**Source excerpt**
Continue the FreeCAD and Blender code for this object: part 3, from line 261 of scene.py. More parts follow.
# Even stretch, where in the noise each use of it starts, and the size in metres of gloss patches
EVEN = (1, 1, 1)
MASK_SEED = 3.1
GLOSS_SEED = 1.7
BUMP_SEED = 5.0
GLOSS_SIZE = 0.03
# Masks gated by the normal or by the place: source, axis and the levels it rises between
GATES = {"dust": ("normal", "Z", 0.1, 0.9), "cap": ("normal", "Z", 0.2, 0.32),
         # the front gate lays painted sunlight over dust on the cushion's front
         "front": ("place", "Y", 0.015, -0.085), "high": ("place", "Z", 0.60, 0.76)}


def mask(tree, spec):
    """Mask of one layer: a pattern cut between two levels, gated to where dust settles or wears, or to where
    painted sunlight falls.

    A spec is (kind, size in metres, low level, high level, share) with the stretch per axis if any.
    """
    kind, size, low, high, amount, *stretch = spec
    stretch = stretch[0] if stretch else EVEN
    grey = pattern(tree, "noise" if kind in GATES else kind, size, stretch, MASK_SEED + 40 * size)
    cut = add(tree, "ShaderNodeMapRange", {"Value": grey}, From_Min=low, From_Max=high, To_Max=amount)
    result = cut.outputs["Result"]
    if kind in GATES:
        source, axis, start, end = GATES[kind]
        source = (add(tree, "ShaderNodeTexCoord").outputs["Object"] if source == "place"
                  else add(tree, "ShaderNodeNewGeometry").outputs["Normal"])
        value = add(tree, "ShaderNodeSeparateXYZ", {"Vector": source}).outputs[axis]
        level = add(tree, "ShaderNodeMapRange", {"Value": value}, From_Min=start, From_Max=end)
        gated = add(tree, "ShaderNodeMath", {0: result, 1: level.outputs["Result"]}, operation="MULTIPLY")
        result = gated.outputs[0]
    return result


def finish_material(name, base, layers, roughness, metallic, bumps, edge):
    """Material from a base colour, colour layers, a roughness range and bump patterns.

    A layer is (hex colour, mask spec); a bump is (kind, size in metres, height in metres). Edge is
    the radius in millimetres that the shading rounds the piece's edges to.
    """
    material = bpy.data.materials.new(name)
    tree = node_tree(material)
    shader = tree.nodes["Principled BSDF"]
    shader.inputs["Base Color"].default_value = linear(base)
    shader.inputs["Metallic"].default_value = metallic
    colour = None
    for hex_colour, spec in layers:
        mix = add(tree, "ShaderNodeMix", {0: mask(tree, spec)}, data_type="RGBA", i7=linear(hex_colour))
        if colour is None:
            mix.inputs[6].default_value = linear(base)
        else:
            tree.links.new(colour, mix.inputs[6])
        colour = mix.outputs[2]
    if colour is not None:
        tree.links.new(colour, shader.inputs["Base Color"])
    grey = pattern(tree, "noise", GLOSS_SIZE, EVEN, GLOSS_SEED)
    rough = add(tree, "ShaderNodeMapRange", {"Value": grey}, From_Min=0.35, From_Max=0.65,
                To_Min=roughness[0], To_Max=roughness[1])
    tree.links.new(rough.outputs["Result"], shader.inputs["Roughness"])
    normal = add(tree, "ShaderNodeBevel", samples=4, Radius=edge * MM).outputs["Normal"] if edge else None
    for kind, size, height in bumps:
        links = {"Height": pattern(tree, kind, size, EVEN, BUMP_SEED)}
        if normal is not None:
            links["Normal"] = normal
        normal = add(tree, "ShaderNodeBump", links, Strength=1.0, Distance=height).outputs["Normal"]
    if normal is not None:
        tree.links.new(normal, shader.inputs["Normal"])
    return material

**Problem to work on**
Print all the data exactly.

**Output of the task**
Continue the FreeCAD and Blender code for this object: part 3, from line 261 of scene.py. More parts follow.
# Even stretch, where in the noise each use of it starts, and the size in metres of gloss patches
EVEN = (1, 1, 1)
MASK_SEED = 3.1
GLOSS_SEED = 1.7
BUMP_SEED = 5.0
GLOSS_SIZE = 0.03
# Masks gated by the normal or by the place: source, axis and the levels it rises between
GATES = {"dust": ("normal", "Z", 0.1, 0.9), "cap": ("normal", "Z", 0.2, 0.32),
         # the front gate lays painted sunlight over dust on the cushion's front
         "front": ("place", "Y", 0.015, -0.085), "high": ("place", "Z", 0.60, 0.76)}


def mask(tree, spec):
    """Mask of one layer: a pattern cut between two levels, gated to where dust settles or wears, or to where
    painted sunlight falls.

    A spec is (kind, size in metres, low level, high level, share) with the stretch per axis if any.
    """
    kind, size, low, high, amount, *stretch = spec
    stretch = stretch[0] if stretch else EVEN
    grey = pattern(tree, "noise" if kind in GATES else kind, size, stretch, MASK_SEED + 40 * size)
    cut = add(tree, "ShaderNodeMapRange", {"Value": grey}, From_Min=low, From_Max=high, To_Max=amount)
    result = cut.outputs["Result"]
    if kind in GATES:
        source, axis, start, end = GATES[kind]
        source = (add(tree, "ShaderNodeTexCoord").outputs["Object"] if source == "place"
                  else add(tree, "ShaderNodeNewGeometry").outputs["Normal"])
        value = add(tree, "ShaderNodeSeparateXYZ", {"Vector": source}).outputs[axis]
        level = add(tree, "ShaderNodeMapRange", {"Value": value}, From_Min=start, From_Max=end)
        gated = add(tree, "ShaderNodeMath", {0: result, 1: level.outputs["Result"]}, operation="MULTIPLY")
        result = gated.outputs[0]
    return result


def finish_material(name, base, layers, roughness, metallic, bumps, edge):
    """Material from a base colour, colour layers, a roughness range and bump patterns.

    A layer is (hex colour, mask spec); a bump is (kind, size in metres, height in metres). Edge is
    the radius in millimetres that the shading rounds the piece's edges to.
    """
    material = bpy.data.materials.new(name)
    tree = node_tree(material)
    shader = tree.nodes["Principled BSDF"]
    shader.inputs["Base Color"].default_value = linear(base)
    shader.inputs["Metallic"].default_value = metallic
    colour = None
    for hex_colour, spec in layers:
        mix = add(tree, "ShaderNodeMix", {0: mask(tree, spec)}, data_type="RGBA", i7=linear(hex_colour))
        if colour is None:
            mix.inputs[6].default_value = linear(base)
        else:
            tree.links.new(colour, mix.inputs[6])
        colour = mix.outputs[2]
    if colour is not None:
        tree.links.new(colour, shader.inputs["Base Color"])
    grey = pattern(tree, "noise", GLOSS_SIZE, EVEN, GLOSS_SEED)
    rough = add(tree, "ShaderNodeMapRange", {"Value": grey}, From_Min=0.35, From_Max=0.65,
                To_Min=roughness[0], To_Max=roughness[1])
    tree.links.new(rough.outputs["Result"], shader.inputs["Roughness"])
    normal = add(tree, "ShaderNodeBevel", samples=4, Radius=edge * MM).outputs["Normal"] if edge else None
    for kind, size, height in bumps:
        links = {"Height": pattern(tree, kind, size, EVEN, BUMP_SEED)}
        if normal is not None:
            links["Normal"] = normal
        normal = add(tree, "ShaderNodeBump", links, Strength=1.0, Distance=height).outputs["Normal"]
    if normal is not None:
        tree.links.new(normal, shader.inputs["Normal"])
    return material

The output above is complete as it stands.